-- Exercise brief --
Repeat all of the material exactly as given.

++++ Dataset content

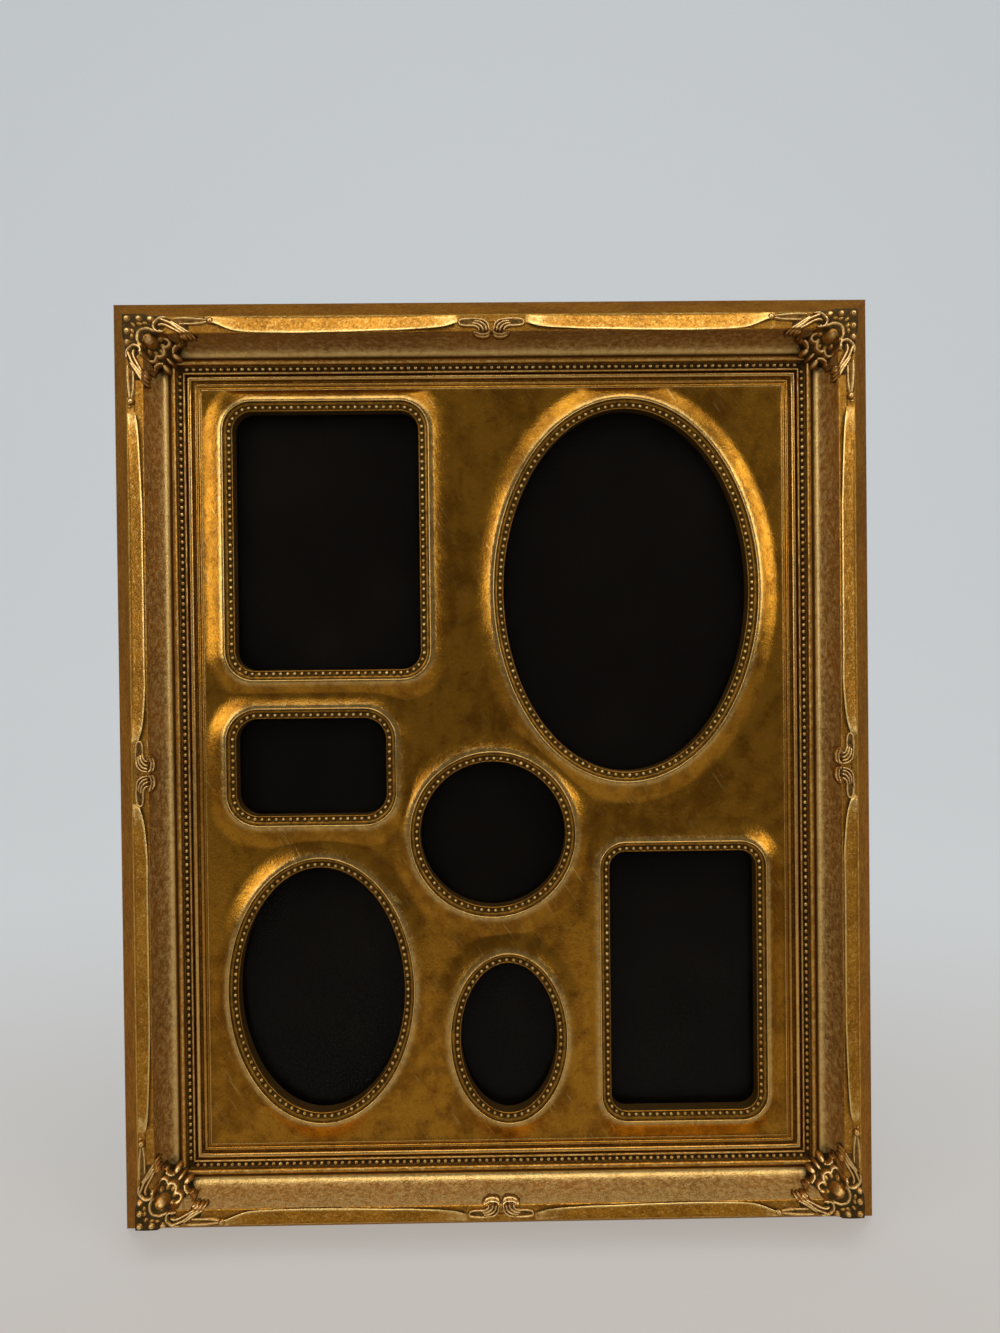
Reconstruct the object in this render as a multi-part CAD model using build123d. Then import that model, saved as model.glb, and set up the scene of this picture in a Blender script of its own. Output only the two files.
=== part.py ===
from build123d import *
from math import atan2, ceil, cos, degrees, hypot, pi, radians, sin, tan
import os

# Collage photo frame with a swept, gilt moulding, seven windows and an easel back.
# Sizes are in millimetres and angles in degrees.
# Everything is first modelled face up: X to the right, Y up the picture and Z towards the
# viewer, with the sight plane, the front of the opening, at zero. A rise is a height above
# that plane and a depth is a distance behind it. stand() then puts the frame on its easel.

# Stance on the table
LEAN = 10.0  # how far the frame leans back
LEG_OPENING = 18.0  # angle between the open leg and the back of the frame
TABLE_REACH = 900.0  # size of the block that stands for the table when the foot is cut
OVERRUN = 2.0  # how far a cutting tool runs past the piece it cuts
FACETS = 8  # sides of the plain shanks and wires
DOME_FACETS = 6  # sides of the small carved domes, which stay plain
HEAD_FACETS = 16  # sides of the rivet and screw heads and the buttons' round ends
SEAT_GAP = 0.3  # clearance between loose flat pieces
EMBED = 0.4  # how far a fused relief reaches into what carries it

# Glazing size and what the lip covers of it
GLASS_WIDTH = 279.4
GLASS_HEIGHT = 355.6
GLASS_THICKNESS = 2.0
SIGHT_LAP = 6.35
RABBET_CLEARANCE = 0.8  # round the edge of each loose pane
SIGHT_WIDTH = GLASS_WIDTH - 2 * SIGHT_LAP
SIGHT_HEIGHT = GLASS_HEIGHT - 2 * SIGHT_LAP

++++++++

-- Exercise answer --
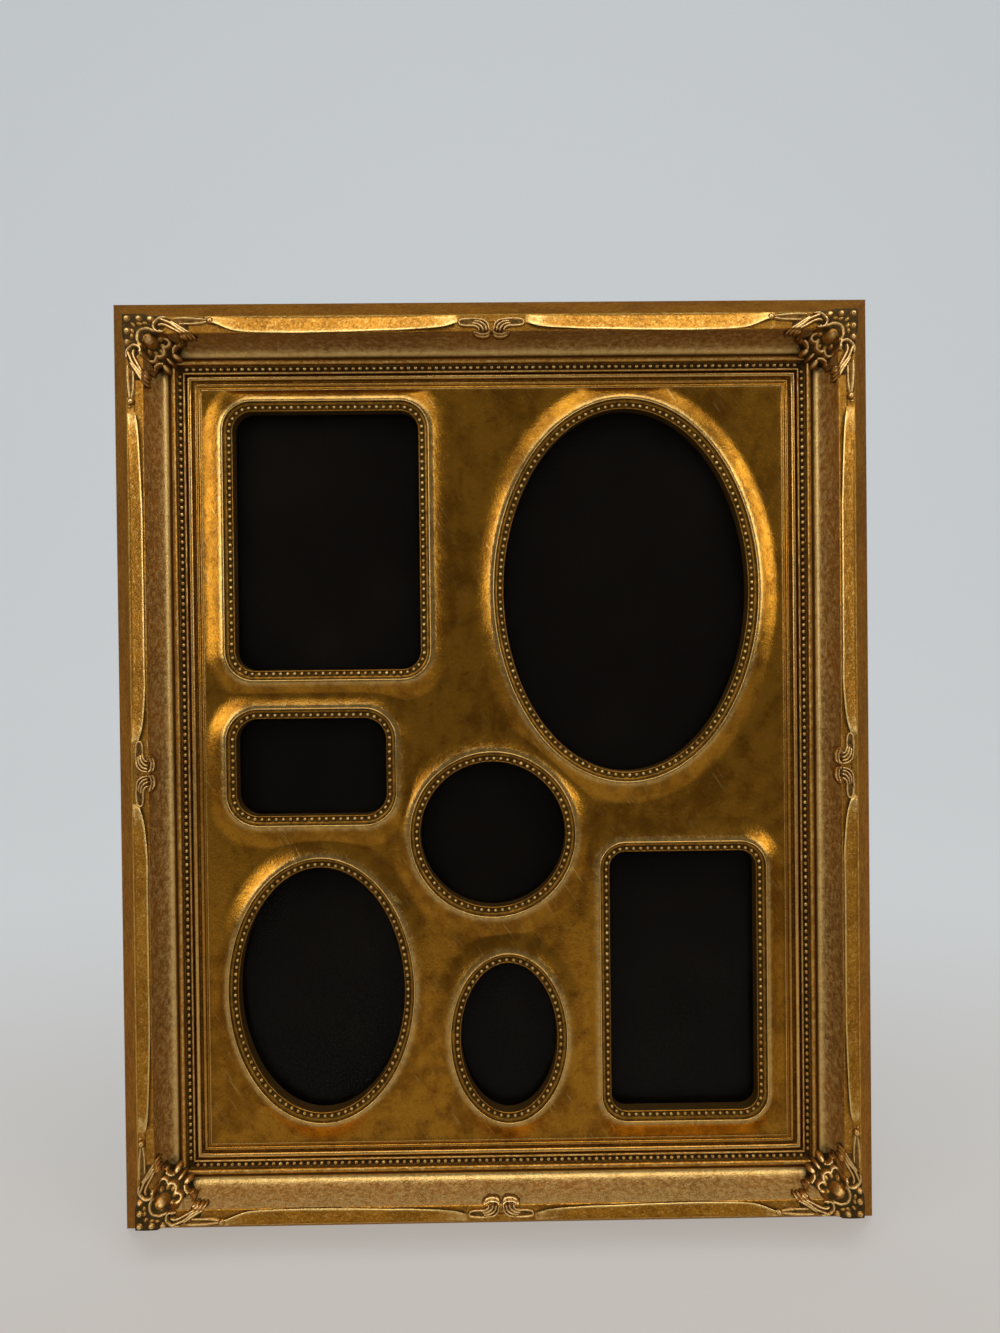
Reconstruct the object in this render as a multi-part CAD model using build123d. Then import that model, saved as model.glb, and set up the scene of this picture in a Blender script of its own. Output only the two files.
=== part.py ===
from build123d import *
from math import atan2, ceil, cos, degrees, hypot, pi, radians, sin, tan
import os

# Collage photo frame with a swept, gilt moulding, seven windows and an easel back.
# Sizes are in millimetres and angles in degrees.
# Everything is first modelled face up: X to the right, Y up the picture and Z towards the
# viewer, with the sight plane, the front of the opening, at zero. A rise is a height above
# that plane and a depth is a distance behind it. stand() then puts the frame on its easel.

# Stance on the table
LEAN = 10.0  # how far the frame leans back
LEG_OPENING = 18.0  # angle between the open leg and the back of the frame
TABLE_REACH = 900.0  # size of the block that stands for the table when the foot is cut
OVERRUN = 2.0  # how far a cutting tool runs past the piece it cuts
FACETS = 8  # sides of the plain shanks and wires
DOME_FACETS = 6  # sides of the small carved domes, which stay plain
HEAD_FACETS = 16  # sides of the rivet and screw heads and the buttons' round ends
SEAT_GAP = 0.3  # clearance between loose flat pieces
EMBED = 0.4  # how far a fused relief reaches into what carries it

# Glazing size and what the lip covers of it
GLASS_WIDTH = 279.4
GLASS_HEIGHT = 355.6
GLASS_THICKNESS = 2.0
SIGHT_LAP = 6.35
RABBET_CLEARANCE = 0.8  # round the edge of each loose pane
SIGHT_WIDTH = GLASS_WIDTH - 2 * SIGHT_LAP
SIGHT_HEIGHT = GLASS_HEIGHT - 2 * SIGHT_LAP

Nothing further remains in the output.